**WHAT YOU SHOULD DO**
Reproduce the listing below in its entirety. Change nothing.

>> BEGIN DATA BLOCK

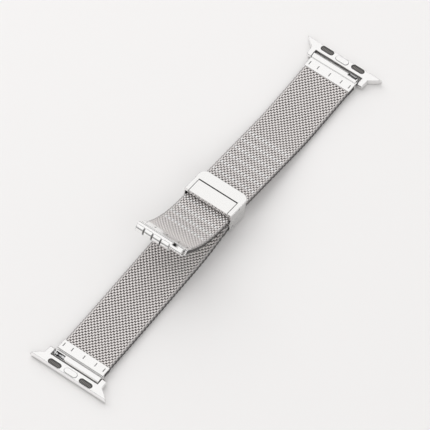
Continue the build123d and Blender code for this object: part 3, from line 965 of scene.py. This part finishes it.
# %% [markdown]
# ## Lamps
#
# One broad soft lamp at the upper left gives the shadow at the band's right, and a weaker one
# opposite keeps that side from going dark. A small hard lamp would draw a sharp shadow, which the
# photographer's diffuser avoids. Both are left out of reflections, or the steel would show two
# white discs.


# %% Lamps
def soft_lamp(name, place, size, power):
    light = bpy.data.lights.new(name, "AREA")
    light.shape = "DISK"
    light.size = size
    light.energy = power
    lamp = bpy.data.objects.new(name, light)
    bpy.context.scene.collection.objects.link(lamp)
    lamp.location = place
    lamp.visible_glossy = False
    lamp.rotation_mode = "QUATERNION"
    lamp.rotation_quaternion = (-Vector(place)).to_track_quat("-Z", "Y")
    print(name, power, "W, at", place)


soft_lamp("key_lamp", (-0.9, 0.45, 1.0), size=2.0, power=12.0)
soft_lamp("fill_lamp", (0.7, -0.6, 0.8), size=0.8, power=1.6)

# %% [markdown]
# ## Camera
#
# The photograph's side lines run nearly parallel, so its camera stood far off with a long lens.
# It could be placed by eye, but both connectors have known sizes, and fitting a camera to their
# corners gives its angles and lens. The lens is given in pixels of the photograph, which is 430
# wide.


# %% Camera
def photo_camera(azimuth, elevation, target, distance, focal_pixels, frame_pixels):
    camera = bpy.data.cameras.new("photo_camera")
    camera.sensor_width = 36.0
    camera.lens = focal_pixels / frame_pixels * camera.sensor_width
    camera.clip_start = 0.1
    camera.clip_end = 20.0
    viewer = bpy.data.objects.new("photo_camera", camera)
    bpy.context.scene.collection.objects.link(viewer)
    a, e = math.radians(azimuth), math.radians(elevation)
    back = Vector((math.sin(a) * math.cos(e), -math.cos(a) * math.cos(e), math.sin(e)))
    viewer.location = Vector(target) + back * distance
    viewer.rotation_mode = "QUATERNION"
    viewer.rotation_quaternion = (-back).to_track_quat("-Z", "Y")
    bpy.context.scene.camera = viewer
    print("lens", round(camera.lens, 2), "mm")


photo_camera(
    azimuth=36.502,
    elevation=58.45,
    target=(1.146 * MM, 2.334 * MM, 0),
    distance=2.0,
    focal_pixels=5293.4,
    frame_pixels=430,
)

# %% [markdown]
# ## View
#
# The Standard view shows a colour as it is written. The box of all that shows is written beside
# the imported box, which proves that dressing the band hasn't changed its size.

# %% View settings
bpy.context.scene.view_settings.view_transform = "Standard"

>> END DATA BLOCK

**WRITTEN RESPONSE**
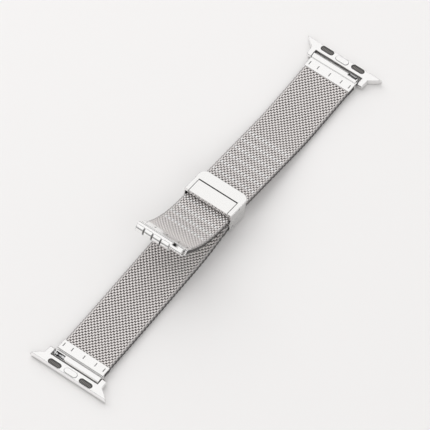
Continue the build123d and Blender code for this object: part 3, from line 965 of scene.py. This part finishes it.
# %% [markdown]
# ## Lamps
#
# One broad soft lamp at the upper left gives the shadow at the band's right, and a weaker one
# opposite keeps that side from going dark. A small hard lamp would draw a sharp shadow, which the
# photographer's diffuser avoids. Both are left out of reflections, or the steel would show two
# white discs.


# %% Lamps
def soft_lamp(name, place, size, power):
    light = bpy.data.lights.new(name, "AREA")
    light.shape = "DISK"
    light.size = size
    light.energy = power
    lamp = bpy.data.objects.new(name, light)
    bpy.context.scene.collection.objects.link(lamp)
    lamp.location = place
    lamp.visible_glossy = False
    lamp.rotation_mode = "QUATERNION"
    lamp.rotation_quaternion = (-Vector(place)).to_track_quat("-Z", "Y")
    print(name, power, "W, at", place)


soft_lamp("key_lamp", (-0.9, 0.45, 1.0), size=2.0, power=12.0)
soft_lamp("fill_lamp", (0.7, -0.6, 0.8), size=0.8, power=1.6)

# %% [markdown]
# ## Camera
#
# The photograph's side lines run nearly parallel, so its camera stood far off with a long lens.
# It could be placed by eye, but both connectors have known sizes, and fitting a camera to their
# corners gives its angles and lens. The lens is given in pixels of the photograph, which is 430
# wide.


# %% Camera
def photo_camera(azimuth, elevation, target, distance, focal_pixels, frame_pixels):
    camera = bpy.data.cameras.new("photo_camera")
    camera.sensor_width = 36.0
    camera.lens = focal_pixels / frame_pixels * camera.sensor_width
    camera.clip_start = 0.1
    camera.clip_end = 20.0
    viewer = bpy.data.objects.new("photo_camera", camera)
    bpy.context.scene.collection.objects.link(viewer)
    a, e = math.radians(azimuth), math.radians(elevation)
    back = Vector((math.sin(a) * math.cos(e), -math.cos(a) * math.cos(e), math.sin(e)))
    viewer.location = Vector(target) + back * distance
    viewer.rotation_mode = "QUATERNION"
    viewer.rotation_quaternion = (-back).to_track_quat("-Z", "Y")
    bpy.context.scene.camera = viewer
    print("lens", round(camera.lens, 2), "mm")


photo_camera(
    azimuth=36.502,
    elevation=58.45,
    target=(1.146 * MM, 2.334 * MM, 0),
    distance=2.0,
    focal_pixels=5293.4,
    frame_pixels=430,
)

# %% [markdown]
# ## View
#
# The Standard view shows a colour as it is written. The box of all that shows is written beside
# the imported box, which proves that dressing the band hasn't changed its size.

# %% View settings
bpy.context.scene.view_settings.view_transform = "Standard"